Dia menambhkan Pilpres yang sejuk dan damai yang diinginkan oleh investor. Sehingga investor tidak ada ketakutan untuk menempatkan dananya di pasar dalam negeri.
Tahun politik 2024, lanjutnya harus dicermati dengan baik. Apalagi sejumlah negara didunia juga akan menyelenggarakan pemilu, termasuk India, Taiwan, Korea Selatan, dan Amerika serikat. Pemilu India bakal berpengaruh terhadap dinamika politik di Asia, mengingat populasi negara tersebut yang sangat besar.
Adapun rupiah menutup akhir tahun 2023 dengan menguat ke level Rp15.399 per dolar AS. Mayoritas mata uang Asia juga perkasa di hadapan greenback.
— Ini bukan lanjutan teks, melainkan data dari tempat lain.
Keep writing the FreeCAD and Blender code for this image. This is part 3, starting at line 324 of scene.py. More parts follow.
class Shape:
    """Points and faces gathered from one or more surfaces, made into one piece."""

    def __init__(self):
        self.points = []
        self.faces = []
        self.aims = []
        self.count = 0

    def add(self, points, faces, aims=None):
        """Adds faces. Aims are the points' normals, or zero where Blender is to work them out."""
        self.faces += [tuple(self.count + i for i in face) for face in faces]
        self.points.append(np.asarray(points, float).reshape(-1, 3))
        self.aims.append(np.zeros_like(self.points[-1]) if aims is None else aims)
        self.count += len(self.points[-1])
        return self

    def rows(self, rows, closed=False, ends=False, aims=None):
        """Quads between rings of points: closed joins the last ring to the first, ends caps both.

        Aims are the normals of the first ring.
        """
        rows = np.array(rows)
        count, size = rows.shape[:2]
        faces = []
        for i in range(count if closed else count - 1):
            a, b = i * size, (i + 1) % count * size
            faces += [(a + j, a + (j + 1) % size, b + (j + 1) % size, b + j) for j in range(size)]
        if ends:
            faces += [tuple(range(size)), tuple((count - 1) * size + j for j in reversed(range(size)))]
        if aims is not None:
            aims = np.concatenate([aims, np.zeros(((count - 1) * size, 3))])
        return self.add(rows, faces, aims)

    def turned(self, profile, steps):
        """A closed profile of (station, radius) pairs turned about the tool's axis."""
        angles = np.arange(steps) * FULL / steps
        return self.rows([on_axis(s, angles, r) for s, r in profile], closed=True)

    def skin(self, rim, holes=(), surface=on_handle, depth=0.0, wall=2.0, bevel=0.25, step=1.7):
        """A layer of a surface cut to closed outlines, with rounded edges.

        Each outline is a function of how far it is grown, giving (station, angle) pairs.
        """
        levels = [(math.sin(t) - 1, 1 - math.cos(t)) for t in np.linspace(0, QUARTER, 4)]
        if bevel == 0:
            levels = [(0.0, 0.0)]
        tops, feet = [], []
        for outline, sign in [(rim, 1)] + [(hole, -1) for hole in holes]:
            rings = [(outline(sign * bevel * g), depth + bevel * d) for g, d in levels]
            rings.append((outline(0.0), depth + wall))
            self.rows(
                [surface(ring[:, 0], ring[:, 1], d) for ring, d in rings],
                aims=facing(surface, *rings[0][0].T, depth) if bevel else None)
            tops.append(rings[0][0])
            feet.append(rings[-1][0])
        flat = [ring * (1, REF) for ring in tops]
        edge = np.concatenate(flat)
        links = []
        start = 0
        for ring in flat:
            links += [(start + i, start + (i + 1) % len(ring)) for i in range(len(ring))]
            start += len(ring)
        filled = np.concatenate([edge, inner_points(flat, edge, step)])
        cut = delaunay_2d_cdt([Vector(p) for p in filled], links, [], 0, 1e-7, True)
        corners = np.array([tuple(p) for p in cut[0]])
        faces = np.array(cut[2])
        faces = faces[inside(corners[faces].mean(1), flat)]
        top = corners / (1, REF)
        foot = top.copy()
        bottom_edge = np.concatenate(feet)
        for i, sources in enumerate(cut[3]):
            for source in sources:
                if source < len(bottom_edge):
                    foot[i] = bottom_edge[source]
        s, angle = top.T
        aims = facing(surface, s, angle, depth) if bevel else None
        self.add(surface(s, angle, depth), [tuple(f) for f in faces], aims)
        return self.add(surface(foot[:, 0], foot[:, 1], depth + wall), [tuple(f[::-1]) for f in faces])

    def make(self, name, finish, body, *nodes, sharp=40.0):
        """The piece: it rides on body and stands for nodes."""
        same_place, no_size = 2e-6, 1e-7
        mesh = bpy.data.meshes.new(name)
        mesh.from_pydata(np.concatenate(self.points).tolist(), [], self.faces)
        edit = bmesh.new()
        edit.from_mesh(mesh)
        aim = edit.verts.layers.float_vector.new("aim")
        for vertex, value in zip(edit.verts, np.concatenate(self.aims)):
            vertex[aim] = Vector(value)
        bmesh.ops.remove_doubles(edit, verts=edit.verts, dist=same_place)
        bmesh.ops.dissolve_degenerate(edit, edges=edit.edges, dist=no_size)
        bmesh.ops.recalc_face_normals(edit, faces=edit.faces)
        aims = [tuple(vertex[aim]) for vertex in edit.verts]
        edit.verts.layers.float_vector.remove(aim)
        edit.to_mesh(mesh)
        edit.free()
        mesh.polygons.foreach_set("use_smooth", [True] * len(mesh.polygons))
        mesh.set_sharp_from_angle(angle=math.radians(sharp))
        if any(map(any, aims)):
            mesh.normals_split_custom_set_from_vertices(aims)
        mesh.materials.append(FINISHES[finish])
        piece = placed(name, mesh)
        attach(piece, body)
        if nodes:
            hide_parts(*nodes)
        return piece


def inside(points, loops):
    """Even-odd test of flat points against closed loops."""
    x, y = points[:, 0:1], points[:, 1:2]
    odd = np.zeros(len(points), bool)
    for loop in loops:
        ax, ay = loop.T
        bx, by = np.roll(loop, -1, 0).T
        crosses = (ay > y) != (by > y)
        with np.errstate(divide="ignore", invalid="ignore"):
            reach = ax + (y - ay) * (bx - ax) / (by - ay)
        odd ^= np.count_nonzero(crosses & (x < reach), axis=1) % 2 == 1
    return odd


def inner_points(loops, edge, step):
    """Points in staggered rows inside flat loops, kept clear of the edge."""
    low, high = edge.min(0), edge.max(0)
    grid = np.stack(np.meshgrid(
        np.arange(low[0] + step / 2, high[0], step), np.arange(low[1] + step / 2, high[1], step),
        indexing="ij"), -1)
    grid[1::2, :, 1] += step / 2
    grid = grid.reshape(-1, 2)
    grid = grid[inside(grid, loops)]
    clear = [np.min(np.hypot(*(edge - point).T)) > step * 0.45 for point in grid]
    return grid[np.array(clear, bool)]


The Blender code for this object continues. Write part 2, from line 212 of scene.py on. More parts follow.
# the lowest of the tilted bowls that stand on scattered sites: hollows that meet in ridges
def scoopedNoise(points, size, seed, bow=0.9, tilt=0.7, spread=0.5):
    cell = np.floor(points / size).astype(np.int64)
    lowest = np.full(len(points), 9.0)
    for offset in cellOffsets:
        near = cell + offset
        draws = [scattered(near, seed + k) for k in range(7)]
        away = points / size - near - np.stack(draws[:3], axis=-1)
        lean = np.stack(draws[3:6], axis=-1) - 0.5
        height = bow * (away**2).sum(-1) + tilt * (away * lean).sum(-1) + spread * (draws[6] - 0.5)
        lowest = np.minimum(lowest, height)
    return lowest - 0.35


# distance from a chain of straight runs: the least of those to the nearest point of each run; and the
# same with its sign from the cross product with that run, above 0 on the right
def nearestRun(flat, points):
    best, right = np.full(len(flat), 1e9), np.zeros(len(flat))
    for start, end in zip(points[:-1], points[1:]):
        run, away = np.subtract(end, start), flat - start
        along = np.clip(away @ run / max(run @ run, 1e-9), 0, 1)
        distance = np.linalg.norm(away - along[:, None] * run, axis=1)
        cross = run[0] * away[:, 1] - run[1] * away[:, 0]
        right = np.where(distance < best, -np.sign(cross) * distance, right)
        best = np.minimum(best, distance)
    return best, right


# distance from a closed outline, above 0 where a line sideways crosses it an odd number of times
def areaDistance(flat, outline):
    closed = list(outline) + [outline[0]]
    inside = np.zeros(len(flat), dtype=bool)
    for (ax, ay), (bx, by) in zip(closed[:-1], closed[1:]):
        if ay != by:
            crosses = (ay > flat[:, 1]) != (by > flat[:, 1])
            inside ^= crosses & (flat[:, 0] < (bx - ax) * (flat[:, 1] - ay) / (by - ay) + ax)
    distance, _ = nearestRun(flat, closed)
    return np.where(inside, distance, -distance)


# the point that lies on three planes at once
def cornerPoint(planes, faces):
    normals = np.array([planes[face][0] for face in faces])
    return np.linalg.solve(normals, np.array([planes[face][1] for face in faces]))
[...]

Berdasarkan data Bloomberg, Jumat (29/12/2023), rupiah ditutup naik 0,12% atau 18,50 poin ke Rp15.399 per dolar AS, sementara indeks yang mengukur kekuatan greenback melemah 0,09% atau 0,09 poin ke 101,13 pada 15.15 WIB.
Mata uang Asia seperti yen Jepang naik tipis 0,01%, yuan China terapresiasi 0,24%, ringgit Malaysia menguat 0,44%, dolar Singapura naik 0,20%, dan dolar Hong Kong menguat tipis 0,02%. Adapun won Korea Selatan melemah sendirian 0,18% di hadapan dolar AS.
Adapun 2023 merupakan tahun yang bergejolak untuk dolar AS. Dolar tampaknya akan mengakhiri tahun 2023 dengan kerugian, setelah mengalami keuntungan selama dua tahun berturut-turut.
Mengutip Reuters, dolar AS terseret oleh ekspektasi pasar bahwa Federal Reserve AS dapat mulai menurunkan suku bunga pada awal Maret mendatang. Greenback secara umum tetap melemah pada hari perdagangan terakhir tahun ini, di tengah jeda liburan menjelang Tahun Baru.
Sejak The Fed meluncurkan siklus kenaikan suku bunga yang agresif pada awal tahun 2022, ekspektasi mengenai seberapa jauh kenaikan suku bunga AS telah menjadi pendorong besar pergerakan dolar selama dua tahun terakhir. Kini keadaan berbalik dan justru menjadi momentum mata uang lain termasuk di kawasan Asian untuk bersinar.
Pengamat Pasar Keuangan Ariston Tjendra mengatakan, berdasarkan pertemuan The Fed terakhir, pasar mengantisipasi pemangkasan suku bunga acuan dapat terjadi sebanyak dua hingga tiga kali pada 2024.
"Potensi penguatan rupiah terhadap dolar AS terbuka di awal tahun karena sinyal pemangkasan suku bunga The Fed. Potensi ke Rp15.300-Rp15.200," ujar Ariston kepada Bisnis,
Adapun, The Fed masih menahan suku bunga acuan di kisaran 5,25%-5,5%. Sedangkan Bank Indonesia (BI) juga masih menahan BI rate di level 6% jelang tutup tahun 2023.
Kendati demikian, menurutnya keputusan pemangkasan suku bunga The Fed masih bergantung dengan perkembangan inflasi AS yang menjadi target kebijakan suku bunga Fed Fund Rate. Jika The Fed memandang inflasi sulit turun ke target 2%, maka Bank Sentral AS itu bisa menahan suku bunga acuan di level tinggi lebih lama.
"Kalau dari ekspektasi pasar, banyak yang memprediksi penurunan suku bunga Fed terjadi di Mei 2024, namun tetap bergantung kepada data inflasi AS," katanya.
Deputi Gubernur Bank Indonesia Doni Primanto Joewono menyampaikan bahwa penguatan nilai tukar rupiah pada penghujung 2023 tersebut dipicu oleh berbagai upaya stabilisasi dan mulai meredanya ketidakpastian di pasar keuangan global.
Hal ini utamanya dipengaruhi oleh suku bunga the Fed, bank sentral AS, yang diperkirakan telah mencapai puncaknya dan berpotensi turun pada tahun depan.
“Nilai tukar rupiah sangat kuat, bagus, di bawah Rp15.400 per dolar AS, dan tentunya ini karena beberapa kebijakan, karena meredanya ketidakpastian,” katanya.
Apresiasi nilai tukar rupiah ini juga didukung oleh masuknya aliran portofolio asing, menariknya imbal hasil aset keuangan domestik, dan prospek ekonomi Indonesia yang tetap positif.
Terkait kebijakan, Doni mengatakan bahwa BI ke depan akan terus memperkuat koordinasi dengan pemerintah, perbankan dan dunia usaha untuk mendukung implementasi instrumen penempatan valas devisa hasil ekspor (DHE) SDA, sejalan dengan PP No. 36/2023.